From a developer's perspective the office of the future should allow for seclusion when needed (as simple as shutting the door) plus the office should allow ample meeting room without the developer having to leave his desk. Meeting space is usually included in manager's offices but not in developers' although they need the space too.

The desk should have the fastest computer available with at least dual 19" LCD monitors (I could argue for 3 or 4 monitors). The PC should have as much memory as possible and it would take advantage of virtual PC technology.

Meetings and interruptions should be kept to the beginning or end of a time period (i.e. just before or after lunch) Good developers employ a mix of art and science. When they get into the groove they don't need interruptions because it takes time to "just pick up where they left off" after an interruption. I can't count the times I've been debugging something which requires a tree of logical steps/thinking on my part and then get interrupted. When I get back to the problem at hand I have lost the train of thought and often have to start over.

We won't go into flexible hours in this discussion. :-)

Posted by: Marshall Harrison "the gotspeech guy" | Sep 8, 2006 7:42:54 AM

As part of my job as your assistant, I typically remind you of your next meeting and often times have to run around the office to locate you. My idea for “the office of the future” is to have a GPS tracking devise on you at all times that would enable me to pull up a map online and find your precise location. I believe it was just the other day I was attempting to determine if you were at home for lunch, or closer to the office for a 1:00p appointment.

Posted by: Angela Watson | Sep 8, 2006 11:34:07 AM

Terry - great idea! As a long time partner of yours, I'm wondering if you can't more formerly incorporate this idea with some of your partners. This type of creativity can drive all kinds of innovative ideas in your products and services. There may be an opportunity here to facilitate participation by some of your big partners, creating together new solutions for business productivity.

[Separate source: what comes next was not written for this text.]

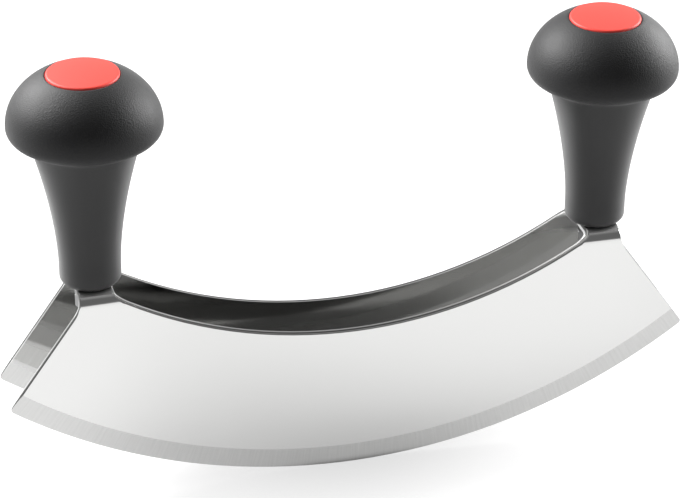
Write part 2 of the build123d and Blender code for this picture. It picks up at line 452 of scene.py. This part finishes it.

Posted by: Ted Bray | Sep 10, 2006 3:44:38 PM

A few years ago I attended a tour you gave of Gold System's offices. You mentioned a few ideas that stuck with me, including the logic of having real offices with doors (as opposed to cube farms) and the reason behind the little "in the flow" signs. You also showed off some of the offices that employees had painted artwork in themselves. And now that I'm jogging my memory, I remember you also talked about the need to fire unsavory employees who damaged the culture of Gold Systems, regardless of how productive they might be.

So first thing... don't change any of that.

For new ideas (this might be a little mundane), I think the office of the future should have more adjustable temperature zones. In the places I've worked, the temperature inside the office tends to be the #1 complaint. People are all geared to different temperatures and it would be very cool if offices were so flexible as to have individual worker level controls.

p.s. Angela's thought for tracking individuals is a cool idea, though I wouldn't personally want to be tracked.

Posted by: Osman | Sep 11, 2006 11:47:22 PM

How far in the future do you want to go? The obvious ideas (nicer, more well-integrated computers and comms) are mostly possible today, and in use in a lot of places already.

The fun comes when you get to the non-obvious ideas like, uh, getting rid of the office altogether. Microsoft has this thing called Workspace21 (or something like that) that tries to rethink why people need to be in the same place to get work done and they have anthropologists pontificating about the need for humans to see vegetation, running water, etc. etc. Are you going to go that far?